Een liefdesgeschiedenis over een jonge Surinaamse vrouw en een vreemdeling in oorlogsjaren. Het decor is café Belvédère, een jazz-café in de Rotterdamse wijk Katendrecht. De enige wijk in Nederland waar de Duitse soldaten niet mochten komen van hun legerleiding wegens de grote hoeveelheid prostituees.
‘Waar ben ik?’ ‘Rustig maar, dit is de Kaap, de enige plek in Nederland waar de moffen niet mogen komen.’

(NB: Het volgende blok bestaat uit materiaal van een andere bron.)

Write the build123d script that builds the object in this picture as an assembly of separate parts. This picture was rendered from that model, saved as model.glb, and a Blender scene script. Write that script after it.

Augustus 1942: een jongeman spoelt aan op het Rotterdamse Katendrecht, waar de Duitse soldaten wegens een verbod op prostitueebezoek niet mogen komen. Hij wordt opgevangen in Belvédère, het roemruchte café waar beneden verboden jazz gespeeld wordt en boven onderduikers en verzetsmensen huizen. De man is zijn geheugen kwijt: hij heeft naam noch verleden. Rosa, een Surinaamse bediende, ontfermt zich – samen met haar broertje Lucky – over de vreemdeling. Wie is hij? Wat is zijn afkomst en achtergrond? Een bont gezelschap zoekt en speculeert, tot de verontrustende waarheid komt bovendrijven.